В дни Октября Котовский участвует в съезде 6-й армии Румынского фронта, избирается членом президиума армейского комитета и присоединяется к фракции большевиков. Не имея ещё о них достаточно полного представления, он интуитивно тянется к ним, людям реального действия. Необходимо отметить, что революция и особенно гражданская война впитали в себя ни с чем не сравнимую силу сырого, бунтарского протеста. Но многие из тех, кто горячо воспринял сначала пафос новых дней, впоследствии предавали революцию или теряли голову на тех её вершинах, где одержимость энтузиастов нужно было обогатить суровой и зоркой выдержкой революционных солдат. Нелегко давалась эта выдержка, не каждому она была под силу. Муравьёв, Махно, Григорьев — сколько было их, возвеличившихся и возвеличенных, чья стихийная сила протестантов-бунтовщиков не только не могла подняться на тесные леса исторической закономерности, но и обратила против неё свою, ущербленную с другого края, индивидуальность.

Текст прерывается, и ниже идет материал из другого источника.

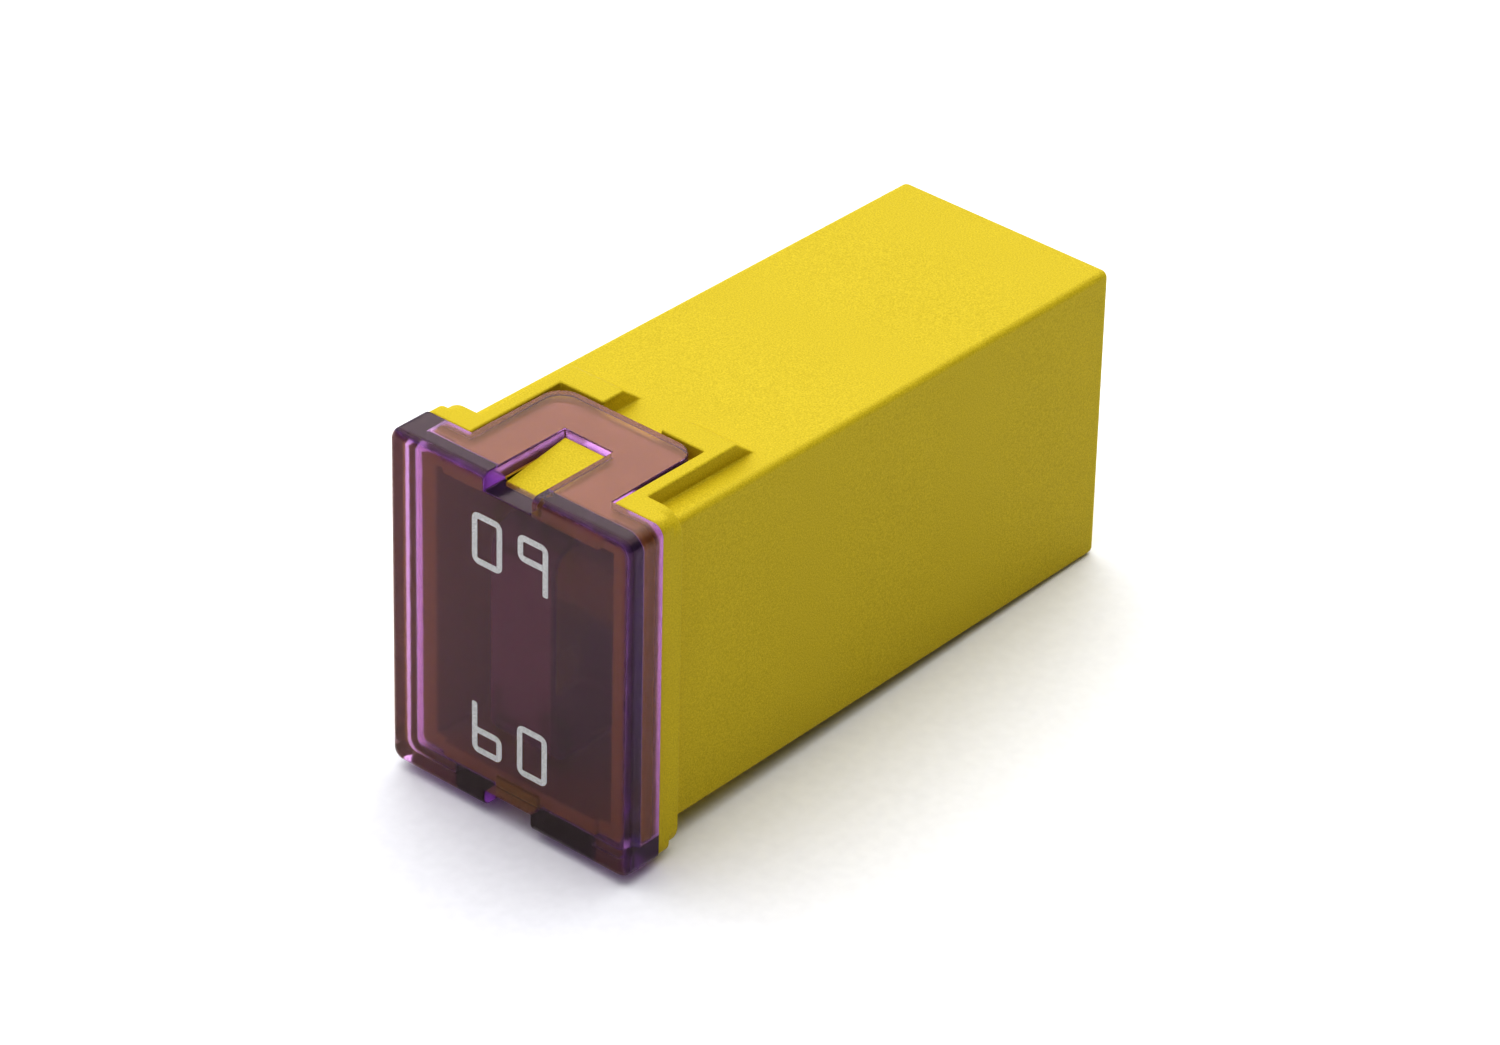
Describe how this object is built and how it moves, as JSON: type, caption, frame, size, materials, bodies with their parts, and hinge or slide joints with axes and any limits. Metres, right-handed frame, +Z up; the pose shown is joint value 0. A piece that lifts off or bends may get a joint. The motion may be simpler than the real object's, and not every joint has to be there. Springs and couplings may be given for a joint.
{
  "type": "cartridge fuse",
  "caption": "Blade-socket cartridge fuse: rectangular moulded housing, clear window cover clipped over the fuse link, sockets in the tail.",
  "frame": {"origin": "middle of the footprint of the fuse lying on its side, at the underside of the cover and flange", "axes": "+Y from the window to the tail, +Z up through the two legs of the cover, +X to the right seen from the window"},
  "size_m": [0.0122, 0.0292, 0.015],
  "materials": {
    "housing_plastic": "fine matt moulded nylon, yellow",
    "clear_plastic": "clear polished polycarbonate, violet tint",
    "copper_alloy": "stamped copper alloy strip, lightly tarnished",
    "tin": "dull tin",
    "spring_steel": "rolled stainless spring sheet"
  },
  "bodies": {
    "root": {"housing": "housing_plastic", "cover": "clear_plastic", "fuse_element": "copper_alloy", "tin_pellet": "tin", "contact_spring_upper": "spring_steel", "contact_spring_lower": "spring_steel"}
  },
  "joints": []
}
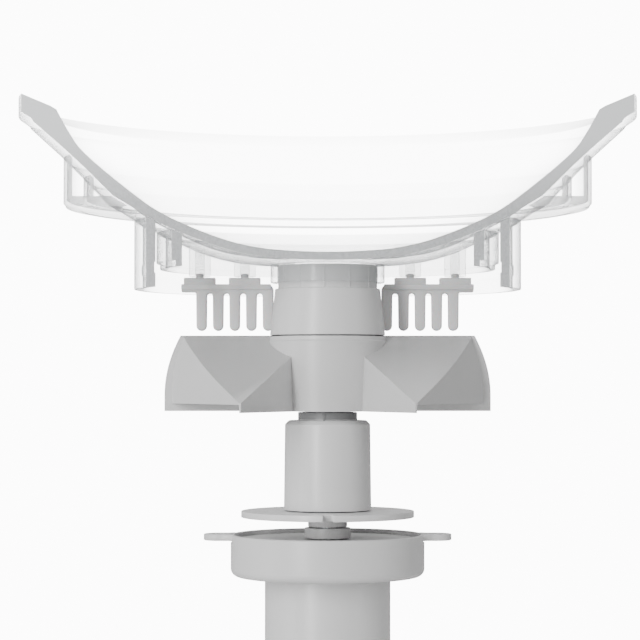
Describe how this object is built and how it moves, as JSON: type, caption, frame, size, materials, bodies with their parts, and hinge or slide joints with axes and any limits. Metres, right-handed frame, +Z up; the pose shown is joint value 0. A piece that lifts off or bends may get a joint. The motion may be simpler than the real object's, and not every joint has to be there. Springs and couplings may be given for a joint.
{
  "type": "automatic pet feeder",
  "caption": "Cutaway feed dispenser: clear hopper with soft comb fingers over a pocketed rotor, turned through a sleeve by a gearmotor on a round foot.",
  "frame": {"origin": "centre of the foot pad's underside, on the rotor's axis", "axes": "+Z up along the rotor's axis, towards the hopper; the hopper is cut open on its -Y side; +X to the right seen from -Y"},
  "size_m": [0.1844, 0.1345, 0.1942],
  "materials": {
    "clear_plastic": "clear gloss",
    "grey_abs": "satin",
    "pale_abs": "satin",
    "silicone": "matt",
    "acetal": "satin",
    "black_plastic": "matt",
    "circuit_board": "gloss",
    "rubber": "matt",
    "steel": "satin",
    "motor_steel": "satin",
    "brass": "satin"
  },
  "bodies": {
    "motor_unit": {"gearbox_housing": "grey_abs", "gearbox_lid": "grey_abs", "output_bush": "grey_abs", "motor_can": "grey_abs", "motor_foot": "grey_abs", "board_connector": "black_plastic", "motor_end_cap": "black_plastic", "position_sensor": "black_plastic", "control_board": "circuit_board", "foot_pad": "rubber", "lay_pin": "steel", "foot_screw_1": "steel", "foot_screw_2": "steel", "foot_screw_3": "steel", "motor_screw_1": "steel", "motor_screw_2": "steel", "lid_screw_1": "steel", "lid_screw_2": "steel", "lid_screw_3": "steel", "lid_screw_4": "steel", "motor_body": "motor_steel", "motor_terminal_1": "brass", "motor_terminal_2": "brass"},
    "rotor_unit": {"rotor": "grey_abs", "rotor_cap": "pale_abs", "rotor_washer": "steel", "rotor_nut": "steel", "drive_sleeve": "pale_abs", "index_disc": "pale_abs", "output_shaft": "steel", "shaft_clip": "steel", "output_gear": "acetal"},
    "lay_unit": {"lay_gear": "acetal", "lay_pinion": "acetal"},
    "motor_rotor": {"motor_shaft": "steel", "motor_pinion": "brass"},
    "hopper_unit": {"hopper_bowl": "clear_plastic", "hopper_skirt": "clear_plastic", "chamber_wall": "clear_plastic", "guide_ring": "clear_plastic", "hopper_collar": "clear_plastic", "comb_bar_left": "silicone", "comb_bar_right": "silicone"},
    "comb_left": {"comb_fingers_left": "silicone"},
    "comb_right": {"comb_fingers_right": "silicone"}
  },
  "joints": [
    {"name": "rotor_spin", "type": "hinge", "parent": "motor_unit", "child": "rotor_unit", "pos_m": [0, 0, 0.1], "axis": [0, 0, 1], "continuous": true},
    {"name": "lay_spin", "type": "hinge", "parent": "motor_unit", "child": "lay_unit", "pos_m": [0, 0.013, 0.056], "axis": [0, 0, 1], "continuous": true},
    {"name": "motor_spin", "type": "hinge", "parent": "motor_unit", "child": "motor_rotor", "pos_m": [0, 0, 0.05], "axis": [0, 0, 1], "continuous": true},
    {"name": "hopper_lift", "type": "slide", "parent": "motor_unit", "child": "hopper_unit", "axis": [0, 0, 1], "range_m": [0, 0.06]},
    {"name": "comb_left_flex", "type": "hinge", "parent": "hopper_unit", "child": "comb_left", "pos_m": [-0.03045, 0.01, 0.13875], "axis": [1, 0, 0], "range_deg": [-12, 12], "stiffness_Nm_per_rad": 0.005},
    {"name": "comb_right_flex", "type": "hinge", "parent": "hopper_unit", "child": "comb_right", "pos_m": [0.03045, 0.01, 0.13875], "axis": [1, 0, 0], "range_deg": [-12, 12], "stiffness_Nm_per_rad": 0.005}
  ],
  "couplings": [
    {"joint": "lay_spin", "follows": "rotor_spin", "ratio": -2.3333},
    {"joint": "motor_spin", "follows": "rotor_spin", "ratio": 5.4444}
  ]
}
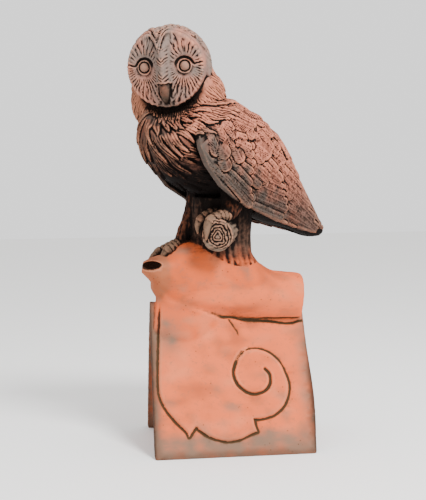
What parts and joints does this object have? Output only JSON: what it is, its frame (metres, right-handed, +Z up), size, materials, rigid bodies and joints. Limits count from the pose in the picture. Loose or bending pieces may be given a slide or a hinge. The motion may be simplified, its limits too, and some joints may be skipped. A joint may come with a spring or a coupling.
{
  "type": "decorative ridge tile",
  "caption": "Saddle-shaped terracotta ridge tile with a branch roll along the ridge, a raised scroll on its slopes and a barn owl perched on it.",
  "frame": {"origin": "on the surface that the tile stands on, under the middle of the whole object's box", "axes": "+X along the ridge towards the roll's plain end, +Y from the front slope to the back slope, +Z up"},
  "size_m": [0.3204, 0.2422, 0.6208],
  "materials": {
    "terracotta": "matt"
  },
  "bodies": {
    "root": {"owl_ridge_tile": "terracotta"}
  },
  "joints": []
}
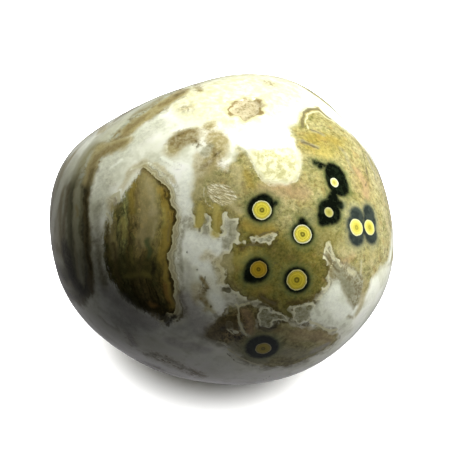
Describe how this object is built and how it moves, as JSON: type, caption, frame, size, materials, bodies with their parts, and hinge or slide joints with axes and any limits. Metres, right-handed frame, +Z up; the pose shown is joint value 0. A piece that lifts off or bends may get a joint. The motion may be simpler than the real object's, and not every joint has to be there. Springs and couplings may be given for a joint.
{
  "type": "tumbled agate",
  "caption": "Polished, tumbled orbicular agate pebble, rounded all over, resting on a small worn flat; a loose decorative stone or mineral specimen.",
  "frame": {"origin": "middle of the stone's plan outline, on the table plane of its resting flat", "axes": "+Z up out of the resting flat and along the stone's shortest size, +X along its longest size, +Y across it towards the back"},
  "size_m": [0.0342, 0.0328, 0.0283],
  "materials": {
    "polished_agate": "polished, slightly translucent chalcedony with yellow, olive, brown and grey-white patches and small orbs"
  },
  "bodies": {
    "root": {"agate_stone": "polished_agate"}
  },
  "joints": []
}
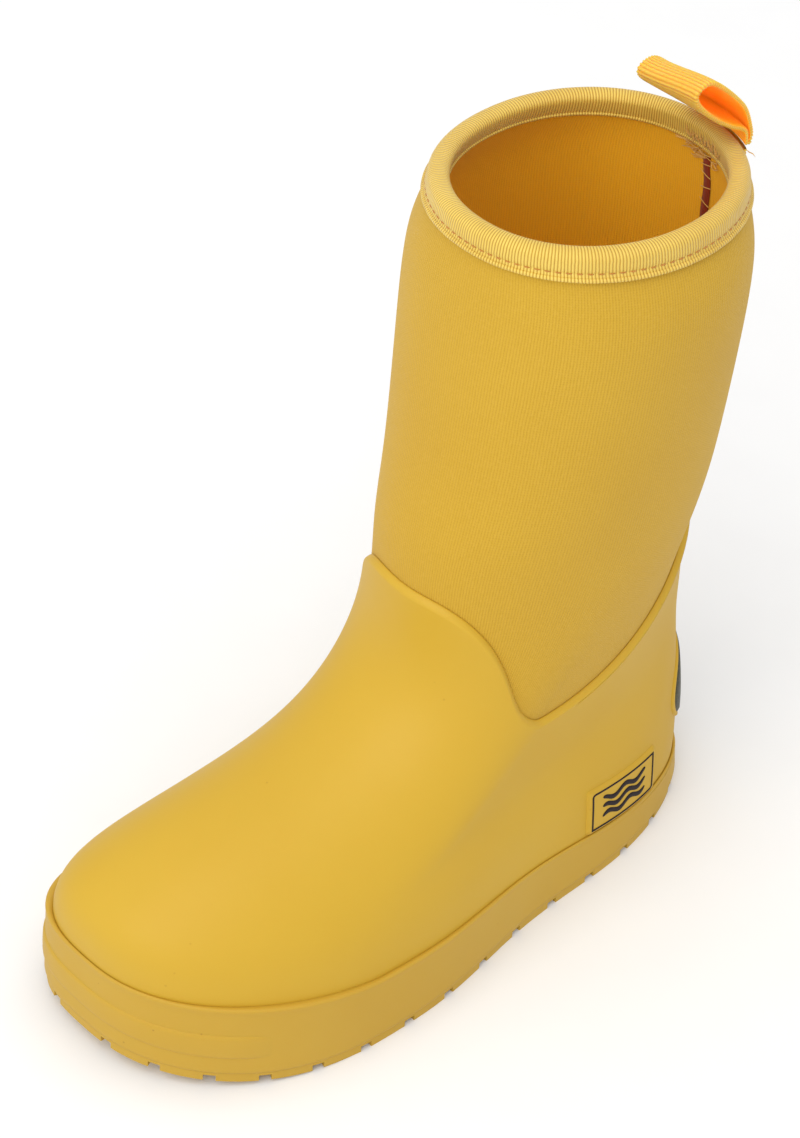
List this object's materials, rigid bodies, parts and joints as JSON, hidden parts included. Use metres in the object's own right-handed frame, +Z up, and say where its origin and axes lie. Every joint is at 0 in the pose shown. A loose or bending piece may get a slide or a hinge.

С точки зрения устоявшихся представлений о личности Котовского было бы кощунственно сравнивать его с перечисленными выше людьми. Но если смотреть истине в глаза, то нельзя забывать, что Котовский даже во время Гражданской войны любил утверждать: «Я анархист». Правда, при этом добавлял, что между собой и большевиками разницы не видит. Однако то, что до последнего времени в нём, как в революционном армейском работнике, можно было найти не одну черту, которая была отзвуком его прошлой анархической деятельности, отмечали многие историки вплоть до тридцатых годов. Как уже говорилось в начале этой главы, именно тридцатые годы стали поворотным рубежом, с которого началось канонизирование образа Котовского, изображение его только в розовом свете, чуждым подстерегающей на исторических сквозняках простуды, которой переболели многие мятущиеся души.
«Анархист-кавалерист» Котовский в алых чикчирах, с кавказской шашкой чувствовал себя в стихии разваливающегося фронта, захлёстнутого волнами революции, как в отдохновенной ванне. Здесь он попал в плен к белым, которые формировались под командой генерала Дроздова, но счастье снова не изменило Котовскому — бежал. Некоторое время провёл в Москве, где по достоинству оценили недюжинные способности, отвагу этого лихого и талантливого человека. По заданию центра он прибывает в занятую белыми Одессу, устанавливает связь с большевистским подпольем. Власть в городе, по улицам которого Котовский так недавно гулял гусаром, менялась с кинематографической быстротой: украинцы, немцы, большевики, григорьевцы. У него фальшивый паспорт на имя помещика Золотарёва. Но почерк Котовского скоро узнает вся Одесса. Одно дело громче другого: налёты на банки, экспроприация деникинского казначейства, террор в отношении белой контрразведки. Заметая следы после очередной вылазки, он находит убежище у хозяина увеселительного заведения Мейера Зайдера. И из этого опасного приключения Котовский уходит невредимым.
У него та же изобретательность, та же склонность к красивой позе, то же дерзкое остроумие, что и до революции. То он офицер, то дьякон, то помещик. За выдачу Котовского и его сообщников власти предлагают крупную награду. Полиция и белая контрразведка безуспешно гоняются за ним по всей Одессе. Котовский любит эти хитроумные штуки, риск каждой минуты, трюки, он живёт ими. Накануне прихода в Одессу красных Котовский устраивает невиданный авантюрный спектакль: переодетый в форму полковника, вывозит на трёх грузовиках из подвала государственного банка различные драгоценности.
Боевая группа, действовавшая под руководством Котовского, с приходом красных пересела на коней. Грозной опасностью на Украине стал головной атаман Симон Петлюра, приведший с собой гайдамаков в лазурно-голубых мундирах. Небольшой кавалерийский отряд начал пополняться и вскоре превратился в кавбригаду, которую влили в 45-ю дивизию под начальством Якира. Кавбригада Котовского славилась железной дисциплиной, что было довольно редким явлением для кровавого, смутного времени, когда жизнь отдельного человека ничего не значила. Слово Котовского было законом, ослушание грозило расстрелом на месте — о решительности комбрига, прошедшего через тюрьмы, каторгу, поединки с уголовниками, полицией и деникинской контрразведкой, ходили суровые рассказы. Но расстрелы пленных, всякая трусливая месть Котовскому были чужды.
Образу «благородного разбойника» он оставался верным всю жизнь. Не изменил своей привычке даже тогда, когда в числе пленных случайно обнаружился Хаджи-Коли — тот самый, с именем которого были связаны все аресты Котовского в дореволюционное время, включая последний, закончившийся вынесением смертного приговора. Опознав давнишнего врага, Котовский не пристрелил его тут же, как ожидал перепуганный пленник, а отпустил на все четыре стороны, мгновенно погасив вспыхнувшее было чувство личной мести.